If one or more navigational parameters were intercepted and replaced, it would require a processor to be placed inline before the ARINC 429 bus input to the SATCOM. This processor would take the actual value of position, speed, and track and replace one or more values such that it would cause the SATCOM to apply a frequency correction ΔfAES in a way that the residual Doppler shift L is consistent with a southern path, even though the actual uplink Doppler shift Δfup and the frequency correction ΔfAES are individually different for southern and northern paths. (Only the residual L can be derived from the measured BFO if there is no knowledge of the path or the frequency correction.)

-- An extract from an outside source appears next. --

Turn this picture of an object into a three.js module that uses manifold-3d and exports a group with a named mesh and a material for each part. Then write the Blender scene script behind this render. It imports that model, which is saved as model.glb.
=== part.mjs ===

Because of the constraint of continuous antenna steering, it would be difficult to change the position or track fed to the SATCOM without the satellite falling outside of the main lobe of the HGA’s antenna pattern. The variable parameter that is left is the ground speed. In fact, I have found that by changing the ground speed used in the AES correction algorithm, the BFO can be varied, and so a northern path could be disguised as a southern path. However, this scheme suffers from two shortcomings:

  • The sensitivity of the BFO to speed is low at 19:41 UTC, requiring that the actual speed of the aircraft be replaced with one unrealistically high. (This is because the plane was flying tangentially to the ping arc around this time and the satellite was at its point of highest declination; i.e. furthest north of the equatorial plane.)
  • The complexity involved in designing the hardware and the software, and getting it on the plane, and installing it in-flight, is high.

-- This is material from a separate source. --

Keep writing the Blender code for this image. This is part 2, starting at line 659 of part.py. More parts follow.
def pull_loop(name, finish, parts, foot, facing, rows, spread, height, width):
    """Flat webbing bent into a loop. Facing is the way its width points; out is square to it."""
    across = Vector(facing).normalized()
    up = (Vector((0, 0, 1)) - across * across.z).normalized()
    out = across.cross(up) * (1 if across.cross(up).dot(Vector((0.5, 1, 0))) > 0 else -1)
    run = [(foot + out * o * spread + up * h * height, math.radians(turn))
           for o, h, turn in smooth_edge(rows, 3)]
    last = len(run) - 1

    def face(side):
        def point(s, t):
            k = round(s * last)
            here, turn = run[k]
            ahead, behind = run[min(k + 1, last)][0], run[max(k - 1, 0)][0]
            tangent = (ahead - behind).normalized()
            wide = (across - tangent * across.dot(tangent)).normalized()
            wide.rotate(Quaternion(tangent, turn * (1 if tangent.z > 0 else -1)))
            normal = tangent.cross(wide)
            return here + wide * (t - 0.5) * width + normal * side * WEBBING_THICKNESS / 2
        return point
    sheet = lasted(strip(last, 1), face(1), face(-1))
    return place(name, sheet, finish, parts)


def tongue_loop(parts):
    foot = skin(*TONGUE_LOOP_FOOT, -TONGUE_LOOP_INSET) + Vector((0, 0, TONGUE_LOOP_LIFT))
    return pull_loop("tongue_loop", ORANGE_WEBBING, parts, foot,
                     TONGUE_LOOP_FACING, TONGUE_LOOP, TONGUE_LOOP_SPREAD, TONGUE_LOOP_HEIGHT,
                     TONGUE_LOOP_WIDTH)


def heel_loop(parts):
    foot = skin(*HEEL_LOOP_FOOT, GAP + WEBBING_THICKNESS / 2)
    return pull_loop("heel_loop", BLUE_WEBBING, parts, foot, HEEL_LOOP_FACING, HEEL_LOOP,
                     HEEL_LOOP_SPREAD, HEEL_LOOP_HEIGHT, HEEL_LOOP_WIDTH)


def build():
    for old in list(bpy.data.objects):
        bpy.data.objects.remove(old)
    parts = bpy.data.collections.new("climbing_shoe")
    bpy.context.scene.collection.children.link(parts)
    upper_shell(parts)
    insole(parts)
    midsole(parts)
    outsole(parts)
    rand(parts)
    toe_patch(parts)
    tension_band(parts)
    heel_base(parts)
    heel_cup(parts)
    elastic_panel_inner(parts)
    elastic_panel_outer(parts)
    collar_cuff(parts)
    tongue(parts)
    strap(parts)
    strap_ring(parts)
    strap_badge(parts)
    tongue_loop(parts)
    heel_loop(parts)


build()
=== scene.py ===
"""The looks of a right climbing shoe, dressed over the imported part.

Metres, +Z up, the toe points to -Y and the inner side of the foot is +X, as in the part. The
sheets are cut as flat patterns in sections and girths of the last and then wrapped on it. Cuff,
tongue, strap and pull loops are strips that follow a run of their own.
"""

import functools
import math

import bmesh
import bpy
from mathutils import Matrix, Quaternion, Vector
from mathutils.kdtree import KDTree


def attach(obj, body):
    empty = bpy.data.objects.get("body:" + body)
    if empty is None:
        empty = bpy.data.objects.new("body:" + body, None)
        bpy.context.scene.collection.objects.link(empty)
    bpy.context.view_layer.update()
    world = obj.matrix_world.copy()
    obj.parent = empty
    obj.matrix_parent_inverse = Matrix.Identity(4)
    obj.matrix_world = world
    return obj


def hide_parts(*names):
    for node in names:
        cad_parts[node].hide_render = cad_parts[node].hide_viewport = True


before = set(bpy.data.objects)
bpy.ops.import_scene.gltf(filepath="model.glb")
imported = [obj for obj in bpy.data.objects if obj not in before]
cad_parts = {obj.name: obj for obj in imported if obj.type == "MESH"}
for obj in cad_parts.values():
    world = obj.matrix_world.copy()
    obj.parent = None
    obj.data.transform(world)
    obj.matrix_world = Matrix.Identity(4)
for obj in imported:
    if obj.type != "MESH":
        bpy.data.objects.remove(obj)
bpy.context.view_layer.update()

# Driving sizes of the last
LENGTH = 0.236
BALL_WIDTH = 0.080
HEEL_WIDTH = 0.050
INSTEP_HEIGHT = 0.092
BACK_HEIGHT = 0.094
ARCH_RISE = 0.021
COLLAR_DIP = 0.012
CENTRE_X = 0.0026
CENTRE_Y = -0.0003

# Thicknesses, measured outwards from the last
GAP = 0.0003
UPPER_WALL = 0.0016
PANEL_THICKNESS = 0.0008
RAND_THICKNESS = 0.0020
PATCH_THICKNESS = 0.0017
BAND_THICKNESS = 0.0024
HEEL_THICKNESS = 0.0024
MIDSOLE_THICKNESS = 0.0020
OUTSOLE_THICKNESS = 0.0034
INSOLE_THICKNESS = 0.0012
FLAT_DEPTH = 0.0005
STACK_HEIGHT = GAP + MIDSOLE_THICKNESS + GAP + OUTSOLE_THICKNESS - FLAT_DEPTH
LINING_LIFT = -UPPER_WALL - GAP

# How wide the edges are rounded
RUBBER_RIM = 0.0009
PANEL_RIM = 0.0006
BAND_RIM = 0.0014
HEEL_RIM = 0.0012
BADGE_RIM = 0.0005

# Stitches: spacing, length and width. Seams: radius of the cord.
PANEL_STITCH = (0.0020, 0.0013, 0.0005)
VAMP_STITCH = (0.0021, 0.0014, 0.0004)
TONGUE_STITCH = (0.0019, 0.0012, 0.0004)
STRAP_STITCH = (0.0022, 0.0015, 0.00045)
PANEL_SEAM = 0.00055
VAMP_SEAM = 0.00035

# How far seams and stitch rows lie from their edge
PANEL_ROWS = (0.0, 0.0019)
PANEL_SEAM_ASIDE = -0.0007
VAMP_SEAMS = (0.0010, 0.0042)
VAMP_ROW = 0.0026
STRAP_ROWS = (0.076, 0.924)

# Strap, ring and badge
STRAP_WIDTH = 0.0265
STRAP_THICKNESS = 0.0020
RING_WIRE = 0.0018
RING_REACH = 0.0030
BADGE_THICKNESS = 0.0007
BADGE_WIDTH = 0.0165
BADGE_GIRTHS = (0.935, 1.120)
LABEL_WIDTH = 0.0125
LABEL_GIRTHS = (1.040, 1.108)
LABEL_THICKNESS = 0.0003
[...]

I next considered the possibility that one or more of the values related to the satellite’s orbit stored in the SATCOM’s memory were altered. This scenario is inherently simpler than the previous one because values do not need to be continuously changed based on the aircraft’s position and speed and so there would be no need for an inline processor. However, there would have to be a method for accessing the SATCOM’s memory and altering one or more stored values.

If the model used to describe the satellite’s orbit was the geostationary representation described by Chris Ashton and others, there is only one parameter needed to specify the position of the satellite: its longitude, which is 64.5 degrees for I3F1. However, the constraint that steering of the HGA remains operational severely limits the possible range for the modified value of the longitude. Independent of this constraint, I could not find a modified value of longitude that would produce a BFO signature for a northern path that is consistent with the measured values.


Near-Geostationary Model for the Satellite in the AES Correction Algorithm
It occurred to me that, independent of what was presented by Chris Ashton and others, the AES correction algorithm might use a more accurate model for the satellite orbit than the geostationary representation we have assumed.  I considered a model that is incrementally higher in complexity, corresponding to a satellite with an orbit that is circular (zero eccentricity), but with a finite inclination. We know that the actual inclination of I3F1 was about 1.65 degrees at the time of the flight of MH370, and this finite inclination produces the discrimination in BFO between northern and southern paths. A satellite with a small value of inclination is sometimes referred to as ‘near-geostationary’. I was very interested to see what effect a change in the inclination parameter would have on the predicted BFO values.

A satellite orbit that is near-geostationary can be described by three parameters: longitude, inclination angle, and time of the ascending node, which is the time of (sidereal) day that the satellite passes over the equator moving from south to north. With the observation that antenna steering was not disturbed, I held the longitude of the orbit constant and studied what would occur if the AES correction algorithm had the capability to model the effect of the inclination based on the two relevant parameters (inclination angle and ascending node) were changed. In particular, I studied whether there were parameter sets that would cause the BFO values for northern paths to look like southern paths.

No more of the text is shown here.